Persson-Centered Assessment Training and Habilitation (PATH) was an adult day program that served adults with intellectual disabilities. Most people served were receiving 1:1 services related to intensive behavioral needs, with individualized goals that centered around learning new skills or maintaining current skill sets. I spent two and a half years at PATH working in a total of 3 different roles, but it was a bit of a miracle how this happened. I had to complete 9 hours per week to receive my credit for my practicum, and all I had available in my schedule was 9 hours a week. Sounded great, until one day in week 2 I was told that we were overstaffed and I wasn't needed.
Ryan: "Wait... What happens to my hours?"
Floor Manager: "I dunno."
Ryan: "..." as I walk towards the door.
Just as I was about half way down the hallway a gentleman popped out of the hallway and asked me what I was doing. Now, he didn't have the missing lens (I stole that from facebook), but it perfectly exemplifies his character. He asked me what I was doing, to which I told him I was going home because I wasn't needed, and he replied with "meh, come here."

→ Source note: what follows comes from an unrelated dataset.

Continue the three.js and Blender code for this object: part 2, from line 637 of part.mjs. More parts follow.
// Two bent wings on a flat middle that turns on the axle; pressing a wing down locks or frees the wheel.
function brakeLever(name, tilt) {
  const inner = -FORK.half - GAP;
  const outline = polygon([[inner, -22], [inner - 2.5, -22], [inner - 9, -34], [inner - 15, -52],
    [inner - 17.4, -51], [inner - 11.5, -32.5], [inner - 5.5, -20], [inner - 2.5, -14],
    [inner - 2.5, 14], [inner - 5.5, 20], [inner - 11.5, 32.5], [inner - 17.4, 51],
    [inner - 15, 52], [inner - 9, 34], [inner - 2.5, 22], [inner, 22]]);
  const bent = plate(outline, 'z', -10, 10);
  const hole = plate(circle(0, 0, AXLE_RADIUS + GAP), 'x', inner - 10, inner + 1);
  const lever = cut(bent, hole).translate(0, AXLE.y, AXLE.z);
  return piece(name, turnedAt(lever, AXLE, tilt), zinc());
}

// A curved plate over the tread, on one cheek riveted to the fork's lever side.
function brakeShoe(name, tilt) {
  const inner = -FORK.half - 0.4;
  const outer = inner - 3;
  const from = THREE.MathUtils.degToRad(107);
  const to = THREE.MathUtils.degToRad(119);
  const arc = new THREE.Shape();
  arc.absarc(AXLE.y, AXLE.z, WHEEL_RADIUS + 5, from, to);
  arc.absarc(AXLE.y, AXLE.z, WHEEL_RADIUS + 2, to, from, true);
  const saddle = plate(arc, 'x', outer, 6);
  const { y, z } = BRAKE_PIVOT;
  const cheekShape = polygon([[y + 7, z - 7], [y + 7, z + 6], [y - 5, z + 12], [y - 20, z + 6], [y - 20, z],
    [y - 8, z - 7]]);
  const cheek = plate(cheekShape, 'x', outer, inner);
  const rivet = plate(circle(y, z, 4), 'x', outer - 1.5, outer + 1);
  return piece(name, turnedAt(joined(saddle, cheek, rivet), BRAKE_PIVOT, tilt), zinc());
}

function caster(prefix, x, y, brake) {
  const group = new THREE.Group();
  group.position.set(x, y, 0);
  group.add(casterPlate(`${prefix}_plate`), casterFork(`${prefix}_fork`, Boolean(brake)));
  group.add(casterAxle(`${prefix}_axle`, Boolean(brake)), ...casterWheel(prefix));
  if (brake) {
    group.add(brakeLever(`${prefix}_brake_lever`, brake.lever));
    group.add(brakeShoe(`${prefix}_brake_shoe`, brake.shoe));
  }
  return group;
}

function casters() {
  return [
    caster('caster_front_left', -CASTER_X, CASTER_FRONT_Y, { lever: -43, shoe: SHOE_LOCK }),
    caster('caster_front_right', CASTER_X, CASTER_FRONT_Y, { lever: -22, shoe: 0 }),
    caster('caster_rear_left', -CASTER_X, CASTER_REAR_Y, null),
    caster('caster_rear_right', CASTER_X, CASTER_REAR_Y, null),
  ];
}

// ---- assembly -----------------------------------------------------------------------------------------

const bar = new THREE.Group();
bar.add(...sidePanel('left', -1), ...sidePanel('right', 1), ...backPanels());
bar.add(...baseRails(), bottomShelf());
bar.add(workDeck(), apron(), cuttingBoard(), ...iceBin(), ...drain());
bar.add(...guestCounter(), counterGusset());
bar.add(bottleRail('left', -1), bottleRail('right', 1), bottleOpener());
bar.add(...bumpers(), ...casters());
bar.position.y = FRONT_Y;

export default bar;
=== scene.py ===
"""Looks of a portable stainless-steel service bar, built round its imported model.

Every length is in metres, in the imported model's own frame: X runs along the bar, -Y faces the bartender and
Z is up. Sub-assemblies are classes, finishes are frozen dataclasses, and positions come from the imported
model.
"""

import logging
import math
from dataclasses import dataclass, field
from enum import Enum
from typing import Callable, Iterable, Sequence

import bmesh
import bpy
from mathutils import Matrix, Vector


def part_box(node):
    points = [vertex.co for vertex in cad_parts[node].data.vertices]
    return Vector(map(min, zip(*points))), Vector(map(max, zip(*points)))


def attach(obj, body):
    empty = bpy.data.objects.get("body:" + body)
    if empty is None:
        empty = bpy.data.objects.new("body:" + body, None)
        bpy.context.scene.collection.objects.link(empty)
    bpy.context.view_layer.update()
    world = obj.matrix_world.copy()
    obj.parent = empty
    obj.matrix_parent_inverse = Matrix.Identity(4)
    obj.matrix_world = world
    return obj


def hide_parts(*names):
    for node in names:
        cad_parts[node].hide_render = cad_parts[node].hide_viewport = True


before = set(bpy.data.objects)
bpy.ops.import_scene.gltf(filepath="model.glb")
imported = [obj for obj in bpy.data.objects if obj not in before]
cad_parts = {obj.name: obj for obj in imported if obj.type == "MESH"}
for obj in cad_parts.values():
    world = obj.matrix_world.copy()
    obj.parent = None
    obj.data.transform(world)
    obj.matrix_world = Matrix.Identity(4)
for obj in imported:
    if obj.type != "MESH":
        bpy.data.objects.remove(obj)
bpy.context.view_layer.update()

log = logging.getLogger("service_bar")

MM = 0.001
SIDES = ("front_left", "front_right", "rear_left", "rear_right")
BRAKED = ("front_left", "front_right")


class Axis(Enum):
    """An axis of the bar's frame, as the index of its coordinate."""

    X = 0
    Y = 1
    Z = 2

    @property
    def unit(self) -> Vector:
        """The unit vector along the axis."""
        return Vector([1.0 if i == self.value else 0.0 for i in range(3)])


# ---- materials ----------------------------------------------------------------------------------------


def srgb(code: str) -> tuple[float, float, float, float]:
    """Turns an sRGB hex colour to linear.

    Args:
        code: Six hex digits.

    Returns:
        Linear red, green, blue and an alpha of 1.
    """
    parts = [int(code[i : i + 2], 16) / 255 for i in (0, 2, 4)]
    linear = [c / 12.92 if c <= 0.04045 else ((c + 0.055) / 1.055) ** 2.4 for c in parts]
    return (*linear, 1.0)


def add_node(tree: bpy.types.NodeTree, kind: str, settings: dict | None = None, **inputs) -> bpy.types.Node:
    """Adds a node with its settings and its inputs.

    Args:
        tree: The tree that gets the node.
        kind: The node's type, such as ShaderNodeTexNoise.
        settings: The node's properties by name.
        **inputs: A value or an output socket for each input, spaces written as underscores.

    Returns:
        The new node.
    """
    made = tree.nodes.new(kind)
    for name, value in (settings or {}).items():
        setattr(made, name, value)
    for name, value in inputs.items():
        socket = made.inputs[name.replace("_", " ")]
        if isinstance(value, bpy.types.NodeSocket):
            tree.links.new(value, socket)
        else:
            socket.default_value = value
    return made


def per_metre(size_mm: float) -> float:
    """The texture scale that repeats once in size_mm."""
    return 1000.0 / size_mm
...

I wouldn't have listened to him normally, but he caught me off guard and I knew that he was working with one of the people served that required a little more training due to the intricacies of his programming. I spent a rigorous 4-hour session with Mark as he trained me and tested the skills that I needed to be able to provide the service that the person served required. Seems pretty typical for our field, but it was a rigorous behavioral skills training model that had me working hard.
Towards the end of the day, he asked me to stay with the person served while he stepped out for a moment. I was extremely nervous - it was the first time that I was directly responsible for working with someone in any capacity in my life, and I felt as if I didn't know what I was doing. (This was before I knew what a good behavioral skills training approach taught you, rest assured I was beyond prepared) He came back into the room with Melissa Nosik, then MS, BCBA (now PhD & BCBA-D alongside Jim Carr, PhD, BCBA-D at the Behavior Analyst Certification Board [BACB]). Melisa introduced herself and we all proceeded to have a conversation around assuming some more responsibilities immediately.
An Alternative Moel
What transformed was a blended model between three different "advisers" in a mentorship model.*
- Erick Dubuque - Erick helped me develop a way to assess different graduate schools in a very objective way and worked with me on developing a few different project ideas. I don't recall finishing them, but it was really useful because I learned what went into a "side project" in behavior analysis and used that knowledge as a foundation to finishing a whole lot of other projects in the future.
- Melissa Nosik - Melissa helped me learn how to consume literature, translate it into practice, and introduced me to the beginning understandings of how to network within our field and who did what. I owe my beginnings to networking to her - I've taken that along with some guidance from others in the field to open a lot of doors in mine and my colleagues' career.
- Mark Malady - I'll likely continue sharing stories about how Mark has helped me int he past. We've spent some 7 years exploring the science together in various capacities... At one point we lived together, worked together, went to graduate school together, and worked in Josh Pritchard's FIT Fishlab together. It was about 20 hours a day that we spent together learning about the science. Mark taught me how to create individualized solutions for people who were receiving behavior analytic services and how to measure the effectiveness of the service while at PATH. Well, the beginnings of how to do that. Independently translating what you're learning in school is definitely a learned skill, and my time spent with Mark at PATH was the beginning of that process.
*All three helped me explore the UNR coursework sequence and the perceived strenghts and weaknesses of various graduate programs.
Although it wasn't the traditional advisory model, it worked. So well in fact that when I looped back in with the University of Nevada, Reno's adviser (which was someone new that was this time extremely knowledgeable) I was told that I had to take a couple extra classes because I met all my requirements without hitting the mandatory credit limit for graduation. Needless to say I explored an additional 12 credits my senior year when I thought I was only going to have a 6 credit workload haha. They turned out to extremely useful, but that's for another blog post.